[Scripts that build objects]
-- Begin --
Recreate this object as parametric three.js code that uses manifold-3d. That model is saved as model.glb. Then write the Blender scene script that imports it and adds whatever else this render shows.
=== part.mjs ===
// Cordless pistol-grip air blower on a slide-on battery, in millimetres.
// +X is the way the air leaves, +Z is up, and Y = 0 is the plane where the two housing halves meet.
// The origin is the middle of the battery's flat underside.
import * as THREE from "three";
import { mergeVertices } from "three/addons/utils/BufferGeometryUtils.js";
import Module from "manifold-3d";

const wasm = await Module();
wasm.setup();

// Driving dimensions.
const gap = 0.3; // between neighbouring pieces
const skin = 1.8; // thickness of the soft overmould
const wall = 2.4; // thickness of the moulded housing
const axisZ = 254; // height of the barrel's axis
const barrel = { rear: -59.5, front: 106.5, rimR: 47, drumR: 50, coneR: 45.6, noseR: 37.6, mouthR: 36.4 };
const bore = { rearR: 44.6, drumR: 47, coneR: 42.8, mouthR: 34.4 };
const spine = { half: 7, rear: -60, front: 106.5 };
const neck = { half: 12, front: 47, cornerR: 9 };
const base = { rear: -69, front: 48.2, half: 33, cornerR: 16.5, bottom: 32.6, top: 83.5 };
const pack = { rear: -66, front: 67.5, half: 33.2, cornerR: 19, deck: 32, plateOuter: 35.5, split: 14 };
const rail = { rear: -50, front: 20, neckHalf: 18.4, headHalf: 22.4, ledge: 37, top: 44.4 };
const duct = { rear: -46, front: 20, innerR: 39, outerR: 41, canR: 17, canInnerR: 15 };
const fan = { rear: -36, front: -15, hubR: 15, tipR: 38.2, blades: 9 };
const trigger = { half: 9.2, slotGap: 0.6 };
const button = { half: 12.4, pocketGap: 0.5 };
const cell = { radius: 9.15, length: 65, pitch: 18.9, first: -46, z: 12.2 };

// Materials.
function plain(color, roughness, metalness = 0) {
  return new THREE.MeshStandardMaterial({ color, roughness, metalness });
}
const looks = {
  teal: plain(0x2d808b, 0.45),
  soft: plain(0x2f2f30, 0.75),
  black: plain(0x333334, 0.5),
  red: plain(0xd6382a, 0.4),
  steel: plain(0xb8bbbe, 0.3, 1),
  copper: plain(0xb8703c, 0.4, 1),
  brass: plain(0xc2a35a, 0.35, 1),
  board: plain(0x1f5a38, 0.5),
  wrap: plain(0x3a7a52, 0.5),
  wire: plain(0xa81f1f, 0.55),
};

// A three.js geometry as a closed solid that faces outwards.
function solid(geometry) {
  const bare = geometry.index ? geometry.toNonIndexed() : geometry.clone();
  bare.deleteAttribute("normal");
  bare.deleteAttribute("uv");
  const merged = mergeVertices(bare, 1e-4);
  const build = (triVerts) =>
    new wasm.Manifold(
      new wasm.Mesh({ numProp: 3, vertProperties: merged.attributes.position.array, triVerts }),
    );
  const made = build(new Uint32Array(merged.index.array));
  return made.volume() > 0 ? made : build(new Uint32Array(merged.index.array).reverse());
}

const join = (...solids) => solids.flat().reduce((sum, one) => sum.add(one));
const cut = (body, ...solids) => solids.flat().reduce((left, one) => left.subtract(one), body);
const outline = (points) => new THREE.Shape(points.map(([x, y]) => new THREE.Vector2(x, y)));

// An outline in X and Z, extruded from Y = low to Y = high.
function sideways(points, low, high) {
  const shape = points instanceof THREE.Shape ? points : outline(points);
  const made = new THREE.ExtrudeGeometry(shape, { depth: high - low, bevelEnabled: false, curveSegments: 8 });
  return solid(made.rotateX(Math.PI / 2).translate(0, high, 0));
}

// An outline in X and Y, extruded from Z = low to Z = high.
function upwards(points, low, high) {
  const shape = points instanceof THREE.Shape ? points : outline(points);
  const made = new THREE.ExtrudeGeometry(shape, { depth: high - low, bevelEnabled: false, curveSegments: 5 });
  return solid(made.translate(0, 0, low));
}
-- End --
-- Begin --
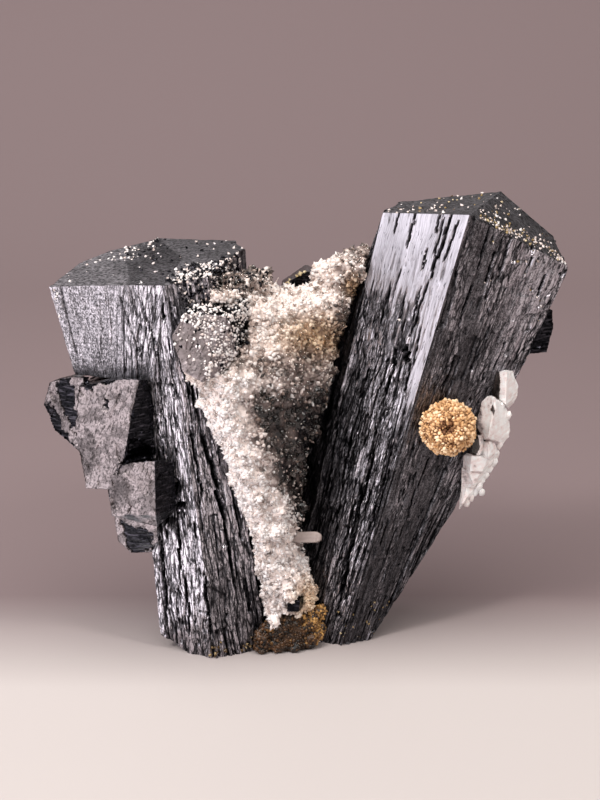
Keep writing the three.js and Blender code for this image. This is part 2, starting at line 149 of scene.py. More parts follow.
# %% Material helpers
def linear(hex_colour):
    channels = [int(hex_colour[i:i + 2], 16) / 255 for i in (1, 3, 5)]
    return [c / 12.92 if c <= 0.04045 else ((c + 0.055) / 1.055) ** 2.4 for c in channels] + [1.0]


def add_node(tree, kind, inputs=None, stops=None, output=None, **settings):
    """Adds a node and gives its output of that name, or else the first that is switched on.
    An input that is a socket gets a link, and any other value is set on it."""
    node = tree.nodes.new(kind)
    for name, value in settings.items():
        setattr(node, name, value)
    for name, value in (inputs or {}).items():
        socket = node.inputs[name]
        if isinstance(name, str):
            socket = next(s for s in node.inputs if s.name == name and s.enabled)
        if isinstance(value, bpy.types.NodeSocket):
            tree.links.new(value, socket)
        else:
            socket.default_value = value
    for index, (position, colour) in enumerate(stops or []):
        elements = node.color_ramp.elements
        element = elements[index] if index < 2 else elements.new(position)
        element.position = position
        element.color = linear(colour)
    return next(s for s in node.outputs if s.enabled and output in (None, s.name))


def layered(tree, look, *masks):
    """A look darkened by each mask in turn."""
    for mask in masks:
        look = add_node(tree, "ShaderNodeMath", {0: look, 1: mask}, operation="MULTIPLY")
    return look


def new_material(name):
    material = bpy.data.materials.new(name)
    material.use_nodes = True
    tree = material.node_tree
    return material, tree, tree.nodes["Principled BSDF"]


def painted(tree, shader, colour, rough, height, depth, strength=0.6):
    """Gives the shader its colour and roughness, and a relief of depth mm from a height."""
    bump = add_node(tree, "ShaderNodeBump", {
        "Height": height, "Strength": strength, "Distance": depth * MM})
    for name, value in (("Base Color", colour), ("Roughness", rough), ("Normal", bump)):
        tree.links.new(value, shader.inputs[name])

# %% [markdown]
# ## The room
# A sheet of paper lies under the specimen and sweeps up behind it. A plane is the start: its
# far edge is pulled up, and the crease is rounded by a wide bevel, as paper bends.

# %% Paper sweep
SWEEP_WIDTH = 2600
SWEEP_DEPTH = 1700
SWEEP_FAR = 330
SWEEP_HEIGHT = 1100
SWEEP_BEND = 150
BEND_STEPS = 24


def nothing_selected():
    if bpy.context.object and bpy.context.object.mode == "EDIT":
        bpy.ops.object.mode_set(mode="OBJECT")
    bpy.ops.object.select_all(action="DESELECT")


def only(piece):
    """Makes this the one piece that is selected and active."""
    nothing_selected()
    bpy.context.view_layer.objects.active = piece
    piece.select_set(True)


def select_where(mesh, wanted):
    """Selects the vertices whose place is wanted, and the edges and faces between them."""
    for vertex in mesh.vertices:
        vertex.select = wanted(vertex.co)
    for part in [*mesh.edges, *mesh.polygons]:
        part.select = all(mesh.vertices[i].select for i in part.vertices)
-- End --
Return exactly the lines from the line that has "Keep writing the" to the line that has "return [c /", both of them included.

Keep writing the three.js and Blender code for this image. This is part 2, starting at line 149 of scene.py. More parts follow.
# %% Material helpers
def linear(hex_colour):
    channels = [int(hex_colour[i:i + 2], 16) / 255 for i in (1, 3, 5)]
    return [c / 12.92 if c <= 0.04045 else ((c + 0.055) / 1.055) ** 2.4 for c in channels] + [1.0]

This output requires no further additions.